Based on what I am seeing, inflections.acronym_regex is from the Inflections class in the ActiveSupport::Inflector module, and in the initialize method of the Inflections class,

def initialize
  @plurals, @singulars, @uncountables, @humans, @acronyms, @acronym_regex = [], [], [], [], {}, /(?=a)b/
end

acronym_regex is assigned /(?=a)b/. From what I understand from http://www.ruby-doc.org/core-2.0.0/Regexp.html#class-Regexp-label-Anchors ,

(?=pat) - Positive lookahead assertion: ensures that the following characters match pat, but doesn't include those characters in the matched text

So /(?=a)b/ ensures that character a is inside the text, but we dont include character a inside the matched text, and what immediately follows character a must be character b. In other words, "abc" would match this regex, but "bbc" would not match this regex, and the matched text for "abc" would be "b" (instead of "ab").

So combining the value of inflections.acronym_regex into this regex /^(?:#{inflections.acronym_regex}(?=\b|[A-Z_])|\w)/, I do not know which of the following two regex results:

A. /^(?:/(?=a)b/(?=\b|[A-Z_])|\w)/

B. /^(?:(?=a)b(?=\b|[A-Z_])|\w)/

although I am thinking it is B. From what I understand, (?: provides grouping without capturing, (?= means positive lookahead assertion, \b matches word boundaries when outside brackets and matches backspace when inside brackets.
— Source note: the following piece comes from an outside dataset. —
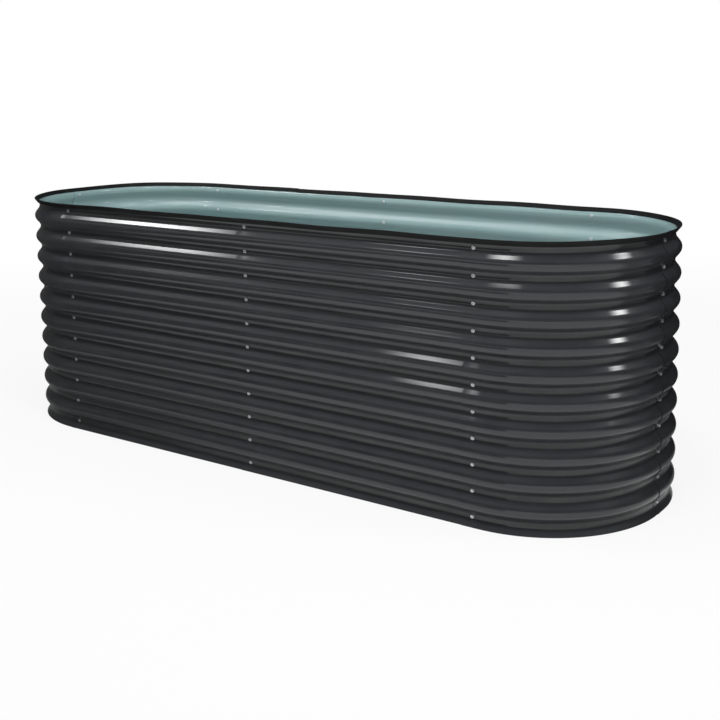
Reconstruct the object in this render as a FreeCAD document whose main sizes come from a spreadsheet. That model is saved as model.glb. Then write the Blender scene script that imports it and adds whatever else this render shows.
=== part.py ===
# Raised garden bed: an oval ring of eight corrugated steel panels, lapped and bolted
# into each other, with a rubber strip on the rim and two tie rods across the middle.
# Millimetres. +X runs along the long sides, -Y is the front, +Z is up, and the origin
# lies on the ground under the middle of the ring.

import FreeCAD, Part
import os
import re
import Sketcher

# Driving dimensions. The wall line is the middle of the sheet at half the wave's depth.
DIMENSIONS = {
    "wave_pitch": 75.0,  # crest to crest
    "wave_depth": 18.0,  # crest to valley
    "wave_flat": 15.0,  # height of the flat of each crest and each valley
    "gauge": 0.8,  # sheet thickness
    "bolt_rows": 11,  # one row in each valley
    "edge_below": 26.0,  # lowest bolt row above the panels' bottom edge
    "edge_above": 24.0,  # panels' top edge above the highest bolt row
    "seam_spacing": 800.0,  # from seam to seam along a long side
    "lap": 50.0,  # how far neighbouring panels overlap
    "lap_gap": 0.05,  # paint film and air between lapped sheets
    "corner_radius": 365.0,  # of the wall line
    "corner_folds": 5,  # a quarter turn is made in this many equal folds
    "neck": 6.0,  # square neck of an M6 bolt
    "neck_play": 0.3,  # between neck and hole, each side
    "head_across": 11.5,  # over the corners
    "head_height": 3.3,
    "nut_across": 11.5,  # over the corners
    "nut_height": 5.5,
    "seat_gap": 0.02,  # under head and nut
    "strip_wall": 2.0,
    "strip_roof": 3.0,
    "strip_grip": 14.0,  # how far the strip reaches down the sheet
    "strip_play": 0.15,
    "strip_joint": 1.0,  # gap where the strip's two ends meet, at the rear
    "lower_brace_row": 4,  # counted from the lowest bolt row
    "upper_brace_row": 8,
    "brace_rod": 8.0,
    "sleeve_across": 14.0,  # over the corners
    "sleeve_length": 30.0,
}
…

So in english terms, regex B, when matching against a text, will find a string that begins with an a character, followed by a b character, and one of (1. backspace [whatever that may mean] 2. any uppercase character or underscore 3. any english alphabetic character, digit, or underscore).

However, I find it strange that passing upper_case_first_letter = false to the camelize function should cause it to match a string starting with the characters ab, given that that does not seem to be how the camelize function behaves.

For the second regex

string.gsub(/(?:_|(\/))([a-z\d]*)/i) { "#{$1}#{inflections.acronyms[$2] || $2.capitalize}" }.gsub('/', '::')

The regex is:

/(?:_|(\/))([a-z\d]*)/i

I am guessing that this regex will match a substring that starts with either an _ or /, followed by 0 or more (upper or lowercase english alpabetic characters or digit). Furthermore, for the first group (?:_|(\/)), whether we match the _ or /, the ([a-z\d]*) capturing group will always be regarded as the second group. I do understand the part where the block tries to look up inflections.acronyms[$2] and on failure, does $2.captitalize.
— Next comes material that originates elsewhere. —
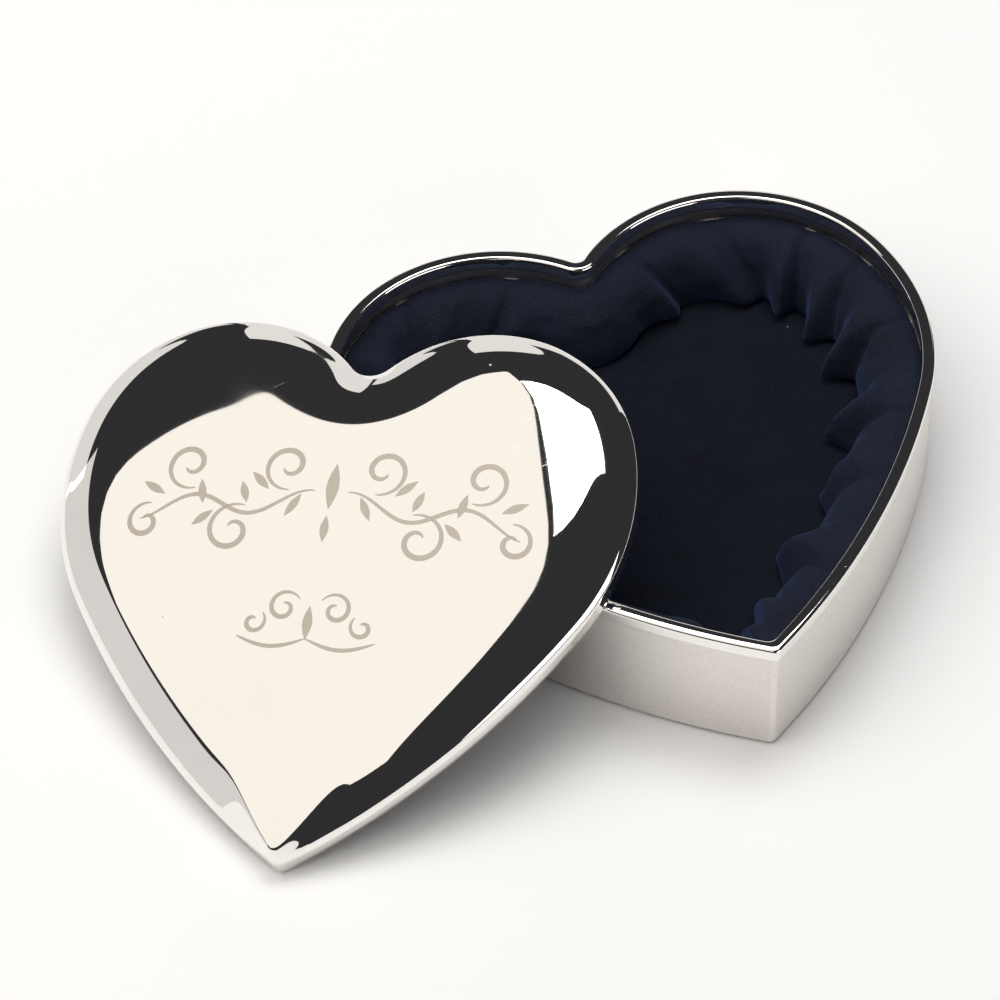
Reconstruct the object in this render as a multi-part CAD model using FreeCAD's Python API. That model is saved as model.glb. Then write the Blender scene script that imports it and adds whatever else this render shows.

Since (?: means grouping without capturing, what is the value of $1 when we match _ ? Is it still _ ? And for the .gsub('/', '::') portion, I am guessing that it gets applied for each match in the initial gsub, instead of being applied to the overall string after the outer gsub call is done?

Apologies for the really long post. Please point out my errors in understanding the 2 regular expressions, or explain them in a better way if you can do it.

Thank you.

1

There are 1 best solutions below

0
On

However, I find it strange that passing upper_case_first_letter = false to the camelize function should cause it to match a string starting with the characters ab, given that that does not seem to be how the camelize function behaves.

?: acts like a . here and does match the string (ie. single character) but there is no grouping, therefore the match is in $&.

Since (?: means grouping without capturing, what is the value of $1 when we match _ ? Is it still _ ?

It's nil since there is no capturing. The value is in $2

And for the .gsub('/', '::') portion, I am guessing that it gets applied for each match in the initial gsub, instead of being applied to the overall string after the outer gsub call is done?

It's applied to the overall result as gsub with block returns a string and the gsub('/', '::') is outside of a block.